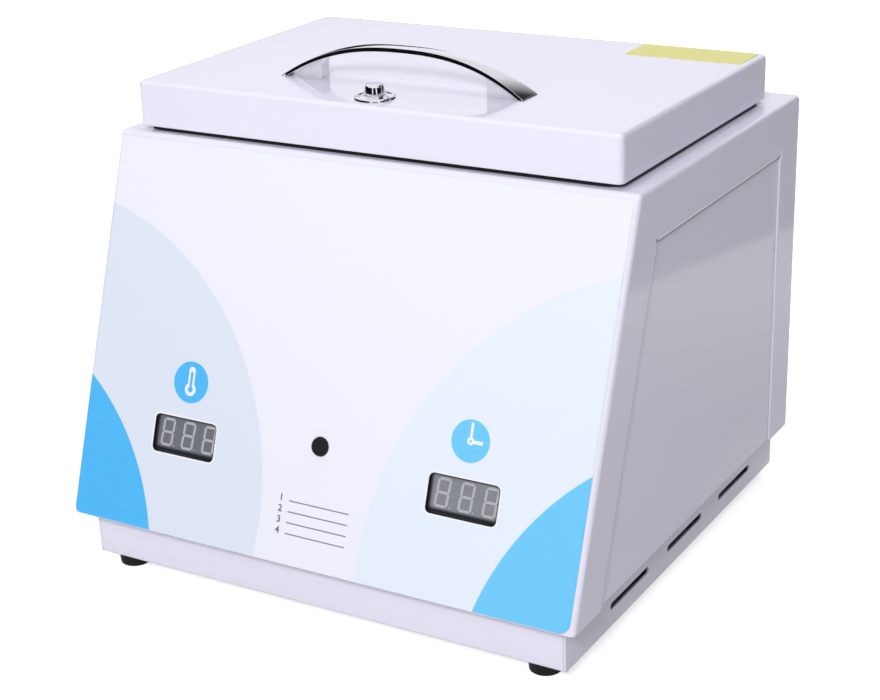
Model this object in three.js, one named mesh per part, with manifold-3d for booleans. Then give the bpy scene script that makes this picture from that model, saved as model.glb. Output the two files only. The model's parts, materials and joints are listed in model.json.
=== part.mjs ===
// Dry heat sterilizer for small instruments, in millimetres with +Z up.
// A bent sheet hood with a slanted front stands on a shallow base tray with four rubber feet.
// A heated steel pot hangs in the hood's top, under an insulated lid on two hinges.
// The front looks along -Y. The origin is on the floor, under the middle of the object's box.

import * as THREE from 'three';
import { mergeVertices } from 'three/addons/utils/BufferGeometryUtils.js';
import Module from 'manifold-3d';

const wasm = await Module();
wasm.setup();

// Sheet metal and the clearances that every fit uses.
const sheet = 1.2;
const thinSheet = 0.8;
const fit = 0.1;
const slackFit = 0.3;
const pinFit = 0.06;
const overrun = 6;

// Counts of faces round circles, arcs and bends, and two plain numbers.
const roundSteps = 24;
const fineSteps = 32;
const smallSteps = 12;
const cornerSteps = 5;
const bendSteps = 4;
const half = 0.5;
const quarterTurn = Math.PI / 2;

// Hood. Its front leans back from the bottom edge to the front top edge.
const footHeight = 6;
const trayShow = 25.2;
const hoodWidth = 290;
const hoodDepth = 269;
const hoodHeight = 187.6;
const frontTop = 68.1;
const bendRadius = 3.2;
const sideBend = 2.4;
const stripWidth = 26.7;
const reliefRadius = 1.3;
const panelLap = 8;
const panelRise = 0.8;
const hoodBottom = footHeight + trayShow;
const hoodTop = hoodBottom + hoodHeight;
const hoodUnder = hoodTop - sheet;
const hoodBackInside = hoodDepth - sheet;
const lean = Math.atan2(frontTop, hoodHeight);
const panelLength = Math.hypot(frontTop, hoodHeight);

// Base tray and its vent slots.
const traySideInset = 8.5;
const trayFront = 8.7;
const trayWallLap = 9;
const wingFrontInset = 37.3;
const wingBackInset = 21.7;
const wingHeight = 12;
const slotLength = 44.1;
const slotPitch = 67.2;
const slotHeight = 2.6;
const slotRise = 10.7;
const slotShift = 7.7;
const slotShares = [-1, 0, 1];
const trayWidth = hoodWidth - traySideInset - traySideInset;
const trayBack = hoodBackInside - fit;
const trayWallTop = hoodBottom + trayWallLap;
const trayFloorTop = footHeight + sheet;
const slotCentreY = (trayFront + trayBack) * half + slotShift;
const slotCentreZ = footHeight + slotRise;

// Rubber feet with a screw up through the tray.
const footSideInset = 15.1;
const footInset = 9.4;
const footRadius = 8.4;
const footTaper = 0.5;
const footRecessRadius = 4.6;
const footRecessDepth = 2.6;
const footScrewRadius = 2;
const footHeadRadius = 3.8;
const footHeadHeight = 1.6;
const weldNutRadius = 5;
const weldNutHeight = 4;

// Front panel, measured up the slope from the hood's bottom edge.
const panelMiddle = -0.8;
const labelThickness = 0.4;
const labelSideGap = 2.6;
const labelStart = 0.8;
const labelTopGap = 1;
const labelCorner = 5.5;
const windowInset = 64.8;
const windowHeightUp = 50.6;
const windowWidth = 37.3;
const windowHeight = 18.6;
const windowCorner = 2.3;
const windowRim = 0.6;
const windowRecess = 2;
const displayWidth = 50.3;
const displayHeight = 23;
const displayBack = 7.6;
const buttonUp = 60.7;
const buttonRadius = 4.6;
const buttonGap = 0.25;
const buttonStand = 0.9;
const buttonEdge = 0.4;
const buttonTravel = 0.8;
const buttonFlangeRadius = 6.2;
const buttonFlange = 0.9;
const buttonStemRadius = 1.8;
const switchSide = 6;
const switchHeight = 3.2;
const plungerRadius = 1.6;
const plungerHeight = 0.4;
const labelHalfWidth = hoodWidth * half - labelSideGap;
const windowSpread = hoodWidth * half - windowInset;

// Control board behind the front panel.
const boardThickness = 1.6;
const boardSideInset = 23;
const boardLow = 30;
const boardHeight = 54;
const spacerRadius = 3;
const spacerSideInset = 6;
const spacerInset = 4.5;
const boardHalfWidth = hoodWidth * half - boardSideInset;
const boardHigh = boardLow + boardHeight;
const spacerSpread = boardHalfWidth - spacerSideInset;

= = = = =

§ **To do**:
Beginning at the first line above, repeat exactly until the line containing "const quarterTurn = Math.PI / 2;", which is included.

§ **Finished exercise**:
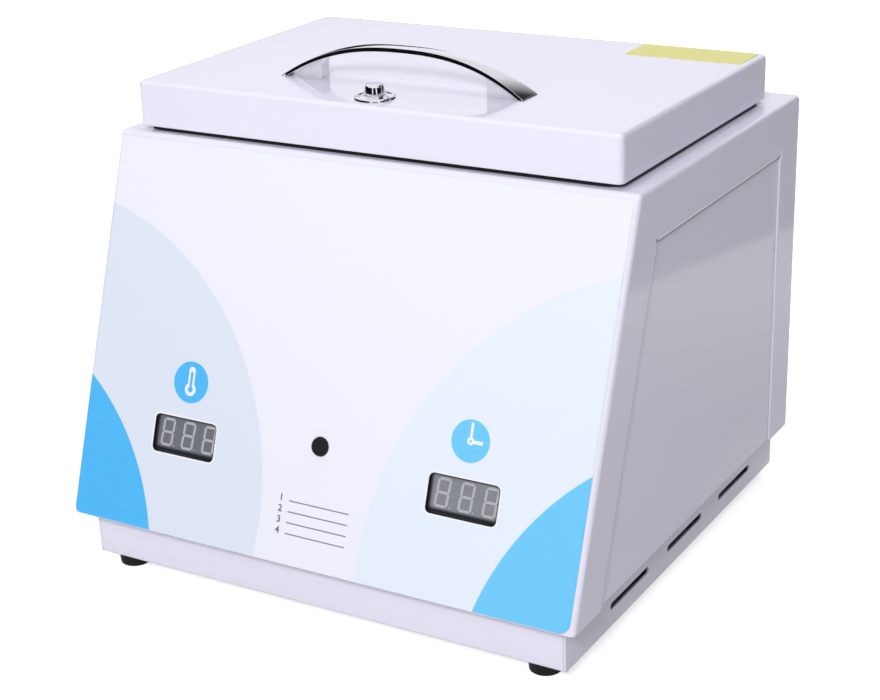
Model this object in three.js, one named mesh per part, with manifold-3d for booleans. Then give the bpy scene script that makes this picture from that model, saved as model.glb. Output the two files only. The model's parts, materials and joints are listed in model.json.
=== part.mjs ===
// Dry heat sterilizer for small instruments, in millimetres with +Z up.
// A bent sheet hood with a slanted front stands on a shallow base tray with four rubber feet.
// A heated steel pot hangs in the hood's top, under an insulated lid on two hinges.
// The front looks along -Y. The origin is on the floor, under the middle of the object's box.

import * as THREE from 'three';
import { mergeVertices } from 'three/addons/utils/BufferGeometryUtils.js';
import Module from 'manifold-3d';

const wasm = await Module();
wasm.setup();

// Sheet metal and the clearances that every fit uses.
const sheet = 1.2;
const thinSheet = 0.8;
const fit = 0.1;
const slackFit = 0.3;
const pinFit = 0.06;
const overrun = 6;

// Counts of faces round circles, arcs and bends, and two plain numbers.
const roundSteps = 24;
const fineSteps = 32;
const smallSteps = 12;
const cornerSteps = 5;
const bendSteps = 4;
const half = 0.5;
const quarterTurn = Math.PI / 2;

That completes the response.